Well if Apple want to keep supporting then I guess they could look at a "tech subscription" along the same lines as day Final Cut Pro for ipad, you buy at certain levels of support.. It pays the salaries of the PHD's writing code..

I would pay $100/year for continued software support after year 5.

P.S.Not sure what people here are asking for requires PhDs. Talent yes to ensure that things keep working as well as they did during years 0-5 but that shouldn't require frontier/breakthrough CS.
 
I'm not sure though, how Apple Silicon Macs are going to fare. It seems likely they are going to become e-waste even faster. There are some efforts to reverse-engineer them in the Linux community, but without Apple's help it's an uphill battle.
Erm, Asahi Linux already exists and runs very well. The biggest thing missing by this point is thunderbolt, it’s already a rock solid install otherwise, I have the Fedora release on my M1 mini and it’s great…
 
Every machine capable of running Windows 7 can run Windows 10 today.
That's not exactly true. I'm currently typing this on a machine that can run Windows 7, but where attempting to install Windows 10 just results in an instant bluescreen when you attempt booting into the install media (or installing from windows 7)
 
It was officially on sale at Apple in 2019. Why should I as a customer with no inside knowledge be required to make projections about future product support? Thanks to Apple's secrecy regarding future products it seems quite difficult to do anyway.
Less than 7 years is just too short for such an expensive and in fact durable product. I'm not even asking for fancy new features, just basic library and security patches.
Then use OCLP, install another OS, or otherwise do whatever you need to do in order to feel comfortable continuing to use the hardware. At the end of the day, Apple is a consumer products company, and we’re talking about consumer products.

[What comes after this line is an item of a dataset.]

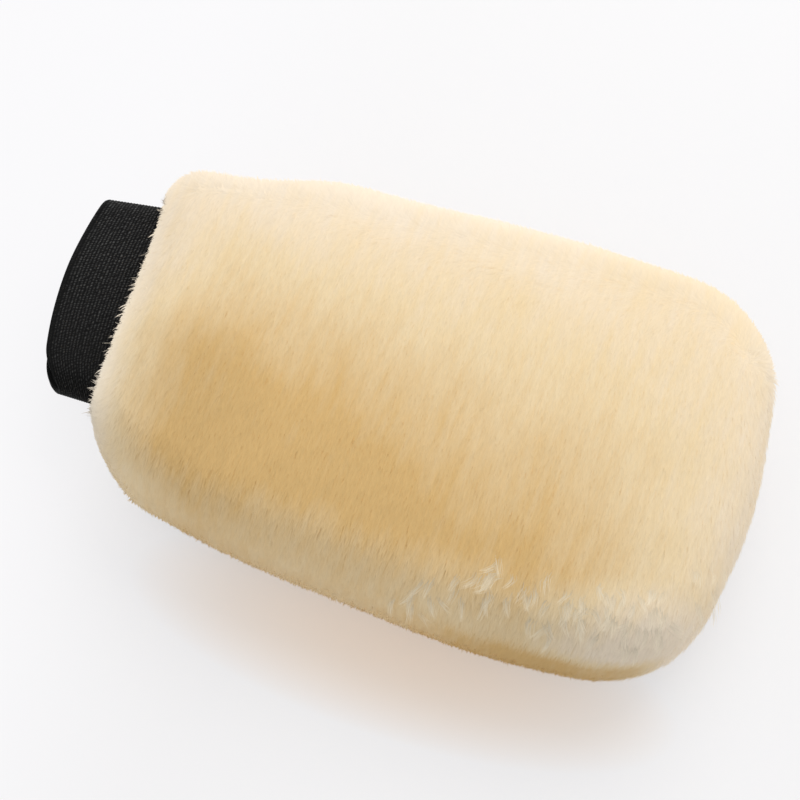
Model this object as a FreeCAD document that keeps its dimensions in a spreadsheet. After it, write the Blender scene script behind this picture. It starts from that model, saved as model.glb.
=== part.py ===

As you point out, Macs are expensive. For such an expensive purchase, anyone who isn’t fabulously wealthy is going to at least consider how long that investment is going to last them before pulling the trigger. Apple doesn’t make direct commitments, but if I take the 15 seconds (!) to Google simply “how long do Macs last,” I’m immediately met with an an AI answer up top explaining that they last “around 5–7 years on average” with the potential of making it a few years past that. Reddit responses are broadly in the same range. You can, of course, find folks who are north of a decade on their current Mac.

You honestly seem pretty thoughtful, so I’m not sure why you seem to have bought your iMac expecting it to be an exception.

Anyway, I just posted this here to express my opinion, not to be lectured to about what my expectation should be.
You are free to have whatever expectations you’d like. That doesn’t make those expectations particularly reasonable.
 
On non-Apple hardware, Windows and Linux just run and run and the lifetime of a machine is measured in speed and responsiveness, not a kill switch from the manufacturer.

Do Apple machines stop working after a certain number of years when this “kill switch” is flipped? I wasn’t aware of this. My 2011 iMac apparently isn’t either and I’m not telling it.